**Challenge**
The data below is to be returned in full and exactly.

** START Material **

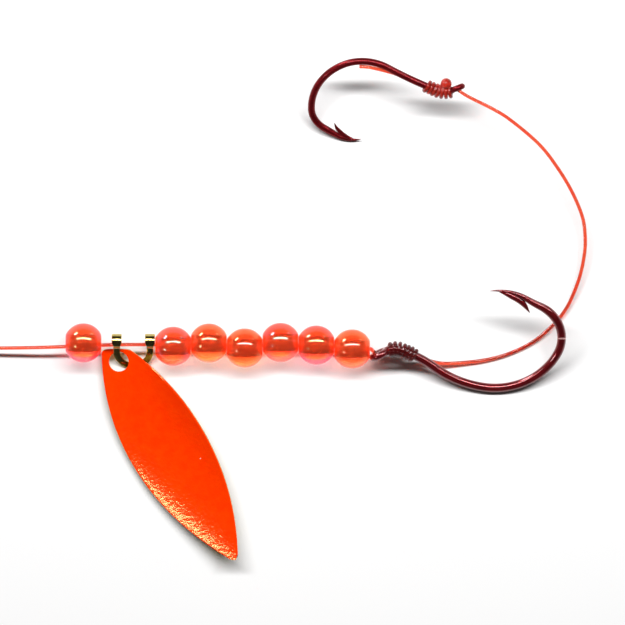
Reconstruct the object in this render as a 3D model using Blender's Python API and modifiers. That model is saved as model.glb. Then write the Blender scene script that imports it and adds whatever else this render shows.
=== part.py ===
"""Two-hook snelled spinner rig: seven beads and a clevis with a willow blade on a monofilament line.

The line is snelled onto a front hook and runs on to a rear hook.  +X runs along the bead row towards
the hooks, the rig lies on z = 0, and the origin is the middle of the rig without its leader.
"""
import math

import bmesh
import bpy
from mathutils import Euler, Vector

MM = 0.001

# ---- driving dimensions, in millimetres ----

LINE_D = 0.45
BEAD_D = 4.95
BEAD_LENGTH = 4.42
BEAD_BORE_D = 1.6
BEAD_AXIS_Z = BEAD_D / 2
LINE_Z = BEAD_AXIS_Z - 0.2

ROW_Y = -4.62
LEAD_BEAD_X = -30.4
LEAD_BEAD_SHIFT = 0.3
SPACER_X = -19.2
SPACER_PITCH = 4.475
# How far each spacer bead lies across the line, within the play of its bore.
SPACER_SHIFTS = (-0.12, 0.28, -0.33, 0.36, 0.03, -0.45)

CLEVIS_X = -24.17
CLEVIS_SPAN = 4.16
CLEVIS_AXIS_Y = -4.14
CLEVIS_AXIS_Z = 2.35
CLEVIS_REACH = 3.6
CLEVIS_TILT = 33.0
CLEVIS_STRIP = 0.85
CLEVIS_THICK = 0.25
EAR_LENGTH = 1.25
EAR_RADIUS = 0.95
EAR_BORE_RADIUS = 0.67

BLADE_LENGTH = 30.6
BLADE_HALF_WIDTH = 4.95
BLADE_SIDE_BOW = 0.25
BLADE_THICK = 0.3
BLADE_WIDEST = 0.46
BLADE_HEEL_HALF_WIDTH = 1.45
BLADE_TIP_HALF_WIDTH = 0.36
BLADE_HEEL_ROUND = 0.6
BLADE_HEEL_SQUARENESS = 3.5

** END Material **

**Result for this task**
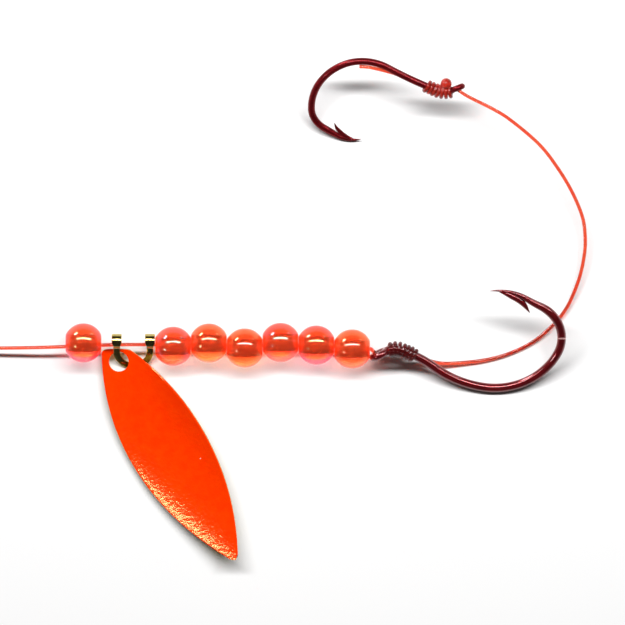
Reconstruct the object in this render as a 3D model using Blender's Python API and modifiers. That model is saved as model.glb. Then write the Blender scene script that imports it and adds whatever else this render shows.
=== part.py ===
"""Two-hook snelled spinner rig: seven beads and a clevis with a willow blade on a monofilament line.

The line is snelled onto a front hook and runs on to a rear hook.  +X runs along the bead row towards
the hooks, the rig lies on z = 0, and the origin is the middle of the rig without its leader.
"""
import math

import bmesh
import bpy
from mathutils import Euler, Vector

MM = 0.001

# ---- driving dimensions, in millimetres ----

LINE_D = 0.45
BEAD_D = 4.95
BEAD_LENGTH = 4.42
BEAD_BORE_D = 1.6
BEAD_AXIS_Z = BEAD_D / 2
LINE_Z = BEAD_AXIS_Z - 0.2

ROW_Y = -4.62
LEAD_BEAD_X = -30.4
LEAD_BEAD_SHIFT = 0.3
SPACER_X = -19.2
SPACER_PITCH = 4.475
# How far each spacer bead lies across the line, within the play of its bore.
SPACER_SHIFTS = (-0.12, 0.28, -0.33, 0.36, 0.03, -0.45)

CLEVIS_X = -24.17
CLEVIS_SPAN = 4.16
CLEVIS_AXIS_Y = -4.14
CLEVIS_AXIS_Z = 2.35
CLEVIS_REACH = 3.6
CLEVIS_TILT = 33.0
CLEVIS_STRIP = 0.85
CLEVIS_THICK = 0.25
EAR_LENGTH = 1.25
EAR_RADIUS = 0.95
EAR_BORE_RADIUS = 0.67

BLADE_LENGTH = 30.6
BLADE_HALF_WIDTH = 4.95
BLADE_SIDE_BOW = 0.25
BLADE_THICK = 0.3
BLADE_WIDEST = 0.46
BLADE_HEEL_HALF_WIDTH = 1.45
BLADE_TIP_HALF_WIDTH = 0.36
BLADE_HEEL_ROUND = 0.6
BLADE_HEEL_SQUARENESS = 3.5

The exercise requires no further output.